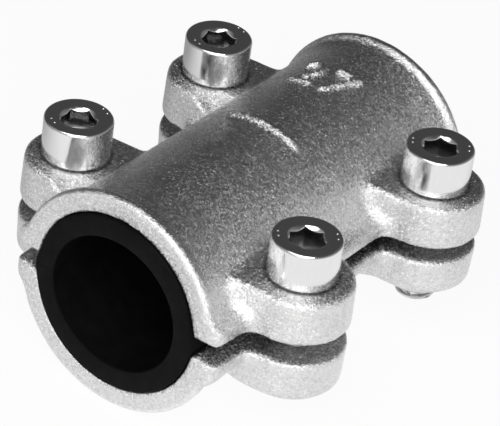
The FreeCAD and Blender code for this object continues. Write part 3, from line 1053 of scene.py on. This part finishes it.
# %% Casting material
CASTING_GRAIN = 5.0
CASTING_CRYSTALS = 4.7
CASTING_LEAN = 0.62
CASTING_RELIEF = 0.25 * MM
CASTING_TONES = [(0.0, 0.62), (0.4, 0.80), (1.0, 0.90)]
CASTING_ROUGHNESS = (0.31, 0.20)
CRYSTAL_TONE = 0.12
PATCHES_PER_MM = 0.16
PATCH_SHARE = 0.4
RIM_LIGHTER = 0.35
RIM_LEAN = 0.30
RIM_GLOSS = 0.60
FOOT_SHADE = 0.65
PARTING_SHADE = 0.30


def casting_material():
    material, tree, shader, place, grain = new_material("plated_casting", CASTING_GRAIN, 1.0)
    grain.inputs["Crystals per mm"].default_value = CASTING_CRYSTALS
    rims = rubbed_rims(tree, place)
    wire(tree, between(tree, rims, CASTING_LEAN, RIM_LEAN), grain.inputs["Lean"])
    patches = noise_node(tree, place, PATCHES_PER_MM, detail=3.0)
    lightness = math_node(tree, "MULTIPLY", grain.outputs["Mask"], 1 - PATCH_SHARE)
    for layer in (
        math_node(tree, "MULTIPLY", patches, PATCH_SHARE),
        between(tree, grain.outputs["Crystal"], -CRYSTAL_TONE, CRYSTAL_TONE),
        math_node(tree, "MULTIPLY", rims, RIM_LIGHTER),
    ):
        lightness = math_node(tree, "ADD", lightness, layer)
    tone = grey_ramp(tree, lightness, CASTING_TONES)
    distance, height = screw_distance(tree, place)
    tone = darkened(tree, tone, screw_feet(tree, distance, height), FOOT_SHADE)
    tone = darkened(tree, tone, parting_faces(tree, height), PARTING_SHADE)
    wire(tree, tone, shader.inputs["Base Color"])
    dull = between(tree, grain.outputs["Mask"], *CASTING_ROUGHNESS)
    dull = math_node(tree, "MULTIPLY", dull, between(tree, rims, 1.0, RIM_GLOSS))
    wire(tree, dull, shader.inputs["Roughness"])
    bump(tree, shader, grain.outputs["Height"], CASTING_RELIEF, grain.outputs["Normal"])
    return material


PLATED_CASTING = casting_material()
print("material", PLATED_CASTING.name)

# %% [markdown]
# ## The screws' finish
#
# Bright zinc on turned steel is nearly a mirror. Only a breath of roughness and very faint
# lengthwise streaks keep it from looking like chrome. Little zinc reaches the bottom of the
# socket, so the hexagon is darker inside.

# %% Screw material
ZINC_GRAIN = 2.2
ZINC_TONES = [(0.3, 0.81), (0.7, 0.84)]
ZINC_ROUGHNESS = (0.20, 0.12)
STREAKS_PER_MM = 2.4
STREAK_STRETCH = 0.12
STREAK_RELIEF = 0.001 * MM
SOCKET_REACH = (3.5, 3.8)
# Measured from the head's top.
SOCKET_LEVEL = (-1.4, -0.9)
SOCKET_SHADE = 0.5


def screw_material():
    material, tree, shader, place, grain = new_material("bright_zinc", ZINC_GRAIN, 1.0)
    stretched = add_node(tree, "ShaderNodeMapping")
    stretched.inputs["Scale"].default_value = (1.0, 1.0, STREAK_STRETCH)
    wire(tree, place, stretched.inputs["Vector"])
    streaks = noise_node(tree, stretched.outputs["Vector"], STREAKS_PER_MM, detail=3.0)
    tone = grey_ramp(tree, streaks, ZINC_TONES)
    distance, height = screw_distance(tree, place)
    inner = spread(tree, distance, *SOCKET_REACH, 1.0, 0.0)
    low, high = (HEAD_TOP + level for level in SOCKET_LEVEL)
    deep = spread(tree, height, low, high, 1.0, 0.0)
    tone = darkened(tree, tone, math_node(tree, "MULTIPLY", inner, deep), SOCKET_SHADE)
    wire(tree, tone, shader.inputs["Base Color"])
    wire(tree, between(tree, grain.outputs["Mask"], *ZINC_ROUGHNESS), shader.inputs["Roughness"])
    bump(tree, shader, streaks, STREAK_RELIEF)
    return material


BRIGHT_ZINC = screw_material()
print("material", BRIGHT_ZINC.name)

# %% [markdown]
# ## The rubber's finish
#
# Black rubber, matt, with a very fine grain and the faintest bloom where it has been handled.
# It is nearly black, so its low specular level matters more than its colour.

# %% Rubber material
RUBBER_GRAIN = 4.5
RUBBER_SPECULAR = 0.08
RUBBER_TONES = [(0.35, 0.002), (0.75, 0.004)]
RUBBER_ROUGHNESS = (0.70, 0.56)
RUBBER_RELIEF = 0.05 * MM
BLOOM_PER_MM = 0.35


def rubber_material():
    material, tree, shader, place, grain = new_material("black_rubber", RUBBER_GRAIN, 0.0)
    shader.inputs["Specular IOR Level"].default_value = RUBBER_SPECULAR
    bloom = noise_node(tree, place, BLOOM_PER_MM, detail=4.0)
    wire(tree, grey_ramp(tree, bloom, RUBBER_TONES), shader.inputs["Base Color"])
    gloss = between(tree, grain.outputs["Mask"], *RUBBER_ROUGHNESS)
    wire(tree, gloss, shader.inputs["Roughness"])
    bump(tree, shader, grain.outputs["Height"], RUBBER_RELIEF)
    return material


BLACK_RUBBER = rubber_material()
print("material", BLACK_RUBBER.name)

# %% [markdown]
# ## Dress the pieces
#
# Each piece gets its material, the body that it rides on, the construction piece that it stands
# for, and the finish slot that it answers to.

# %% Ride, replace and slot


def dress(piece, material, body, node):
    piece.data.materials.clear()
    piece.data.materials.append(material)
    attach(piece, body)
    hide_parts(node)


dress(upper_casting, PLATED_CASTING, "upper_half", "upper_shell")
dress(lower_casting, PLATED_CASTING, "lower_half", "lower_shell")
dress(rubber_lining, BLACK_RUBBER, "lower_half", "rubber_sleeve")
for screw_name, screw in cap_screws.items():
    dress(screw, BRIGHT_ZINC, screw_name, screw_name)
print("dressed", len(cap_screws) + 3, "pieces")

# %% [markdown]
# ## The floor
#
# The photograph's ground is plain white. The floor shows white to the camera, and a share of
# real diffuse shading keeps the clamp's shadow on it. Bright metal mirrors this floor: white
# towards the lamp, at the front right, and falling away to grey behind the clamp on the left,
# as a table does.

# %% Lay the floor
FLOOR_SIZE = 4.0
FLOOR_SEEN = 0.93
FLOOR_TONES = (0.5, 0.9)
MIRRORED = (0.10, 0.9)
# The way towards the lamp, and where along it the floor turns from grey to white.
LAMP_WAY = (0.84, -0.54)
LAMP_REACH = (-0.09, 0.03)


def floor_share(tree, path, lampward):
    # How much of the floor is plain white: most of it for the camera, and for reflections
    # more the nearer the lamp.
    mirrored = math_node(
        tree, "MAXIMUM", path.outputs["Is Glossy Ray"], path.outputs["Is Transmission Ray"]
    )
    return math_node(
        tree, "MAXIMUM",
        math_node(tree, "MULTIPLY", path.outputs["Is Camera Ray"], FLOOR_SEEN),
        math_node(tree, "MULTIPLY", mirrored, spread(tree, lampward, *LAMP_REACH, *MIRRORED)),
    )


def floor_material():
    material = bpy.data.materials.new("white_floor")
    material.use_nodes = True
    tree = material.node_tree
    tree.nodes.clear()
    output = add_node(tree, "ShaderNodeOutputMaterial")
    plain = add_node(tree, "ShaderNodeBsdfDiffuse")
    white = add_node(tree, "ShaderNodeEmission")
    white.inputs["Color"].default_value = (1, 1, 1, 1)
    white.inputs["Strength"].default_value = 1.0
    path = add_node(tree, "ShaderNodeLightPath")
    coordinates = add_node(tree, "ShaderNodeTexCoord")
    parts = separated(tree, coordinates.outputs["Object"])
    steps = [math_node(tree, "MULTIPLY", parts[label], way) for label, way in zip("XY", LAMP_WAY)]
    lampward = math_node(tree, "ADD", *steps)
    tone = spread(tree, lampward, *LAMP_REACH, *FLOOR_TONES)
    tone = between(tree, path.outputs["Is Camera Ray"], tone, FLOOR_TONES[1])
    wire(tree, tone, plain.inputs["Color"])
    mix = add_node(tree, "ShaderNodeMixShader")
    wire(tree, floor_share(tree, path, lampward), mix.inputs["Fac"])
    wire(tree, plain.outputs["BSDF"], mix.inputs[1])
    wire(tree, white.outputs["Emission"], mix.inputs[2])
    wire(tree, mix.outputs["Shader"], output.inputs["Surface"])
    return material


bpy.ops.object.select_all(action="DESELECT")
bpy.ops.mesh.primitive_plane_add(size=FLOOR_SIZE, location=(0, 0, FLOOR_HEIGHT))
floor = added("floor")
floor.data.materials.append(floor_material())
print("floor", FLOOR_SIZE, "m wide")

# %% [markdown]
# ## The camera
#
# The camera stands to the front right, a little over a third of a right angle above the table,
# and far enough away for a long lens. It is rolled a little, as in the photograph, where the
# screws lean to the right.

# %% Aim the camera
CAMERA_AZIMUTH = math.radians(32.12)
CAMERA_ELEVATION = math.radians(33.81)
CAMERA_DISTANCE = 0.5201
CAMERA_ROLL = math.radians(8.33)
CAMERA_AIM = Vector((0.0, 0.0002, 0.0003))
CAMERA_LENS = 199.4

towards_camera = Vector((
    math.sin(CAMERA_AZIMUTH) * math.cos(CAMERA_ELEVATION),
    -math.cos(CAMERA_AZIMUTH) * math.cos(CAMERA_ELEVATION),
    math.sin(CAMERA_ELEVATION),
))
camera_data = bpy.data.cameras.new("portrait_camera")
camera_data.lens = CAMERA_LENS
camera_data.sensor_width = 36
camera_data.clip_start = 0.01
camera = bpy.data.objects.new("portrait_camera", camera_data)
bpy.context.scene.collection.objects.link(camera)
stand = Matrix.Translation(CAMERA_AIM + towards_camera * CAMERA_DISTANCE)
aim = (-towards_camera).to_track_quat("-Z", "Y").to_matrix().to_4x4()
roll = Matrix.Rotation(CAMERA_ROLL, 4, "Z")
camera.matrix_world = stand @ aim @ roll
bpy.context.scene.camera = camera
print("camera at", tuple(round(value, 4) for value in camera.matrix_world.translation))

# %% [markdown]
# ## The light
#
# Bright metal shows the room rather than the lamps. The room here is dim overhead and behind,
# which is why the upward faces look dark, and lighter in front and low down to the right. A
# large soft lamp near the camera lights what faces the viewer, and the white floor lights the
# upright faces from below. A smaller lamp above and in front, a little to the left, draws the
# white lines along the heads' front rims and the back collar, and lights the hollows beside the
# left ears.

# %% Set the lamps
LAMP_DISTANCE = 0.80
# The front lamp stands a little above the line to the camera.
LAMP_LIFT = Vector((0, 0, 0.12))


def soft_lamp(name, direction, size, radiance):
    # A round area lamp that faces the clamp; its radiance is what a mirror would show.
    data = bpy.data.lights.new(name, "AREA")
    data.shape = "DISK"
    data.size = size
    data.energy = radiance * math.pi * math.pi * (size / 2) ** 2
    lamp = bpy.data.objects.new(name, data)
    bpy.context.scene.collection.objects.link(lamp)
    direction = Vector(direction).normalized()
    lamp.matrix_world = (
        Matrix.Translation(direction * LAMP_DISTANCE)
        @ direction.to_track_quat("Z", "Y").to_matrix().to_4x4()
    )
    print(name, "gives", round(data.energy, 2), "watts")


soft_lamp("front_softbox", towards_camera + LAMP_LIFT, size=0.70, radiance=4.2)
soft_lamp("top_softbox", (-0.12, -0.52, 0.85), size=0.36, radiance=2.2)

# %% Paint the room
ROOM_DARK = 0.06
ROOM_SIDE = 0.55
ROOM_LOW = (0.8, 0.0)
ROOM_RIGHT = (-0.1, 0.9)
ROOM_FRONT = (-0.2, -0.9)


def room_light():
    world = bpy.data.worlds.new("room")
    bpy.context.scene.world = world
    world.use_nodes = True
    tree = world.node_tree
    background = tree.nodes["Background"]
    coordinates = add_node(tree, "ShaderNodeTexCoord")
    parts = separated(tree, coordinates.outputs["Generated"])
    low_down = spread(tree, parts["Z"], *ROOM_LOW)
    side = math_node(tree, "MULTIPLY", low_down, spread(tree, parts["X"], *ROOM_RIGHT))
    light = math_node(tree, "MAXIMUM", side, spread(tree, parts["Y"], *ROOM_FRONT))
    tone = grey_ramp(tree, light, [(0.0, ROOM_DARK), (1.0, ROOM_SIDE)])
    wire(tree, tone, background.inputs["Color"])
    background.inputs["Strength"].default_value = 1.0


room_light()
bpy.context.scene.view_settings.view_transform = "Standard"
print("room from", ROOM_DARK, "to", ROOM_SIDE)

* * *

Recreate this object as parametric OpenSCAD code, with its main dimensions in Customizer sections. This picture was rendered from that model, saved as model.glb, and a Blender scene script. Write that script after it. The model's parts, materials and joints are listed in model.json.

==

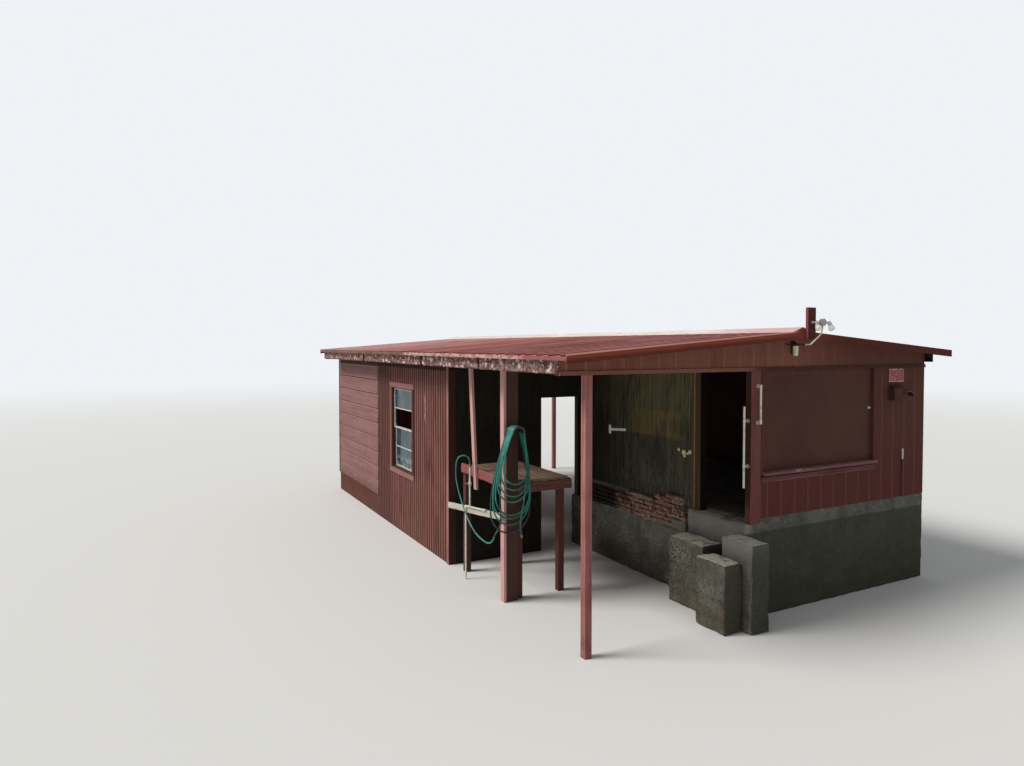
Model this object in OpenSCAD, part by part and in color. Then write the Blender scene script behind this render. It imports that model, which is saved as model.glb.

-- EXERCISE PROMPT --
Take the lines from the line with "The FreeCAD and" through the line with "PARTING_SHADE = 0.30", both ends included, and give them again exactly, with nothing else.

-- THE RESPONSE --
The FreeCAD and Blender code for this object continues. Write part 3, from line 1053 of scene.py on. This part finishes it.
# %% Casting material
CASTING_GRAIN = 5.0
CASTING_CRYSTALS = 4.7
CASTING_LEAN = 0.62
CASTING_RELIEF = 0.25 * MM
CASTING_TONES = [(0.0, 0.62), (0.4, 0.80), (1.0, 0.90)]
CASTING_ROUGHNESS = (0.31, 0.20)
CRYSTAL_TONE = 0.12
PATCHES_PER_MM = 0.16
PATCH_SHARE = 0.4
RIM_LIGHTER = 0.35
RIM_LEAN = 0.30
RIM_GLOSS = 0.60
FOOT_SHADE = 0.65
PARTING_SHADE = 0.30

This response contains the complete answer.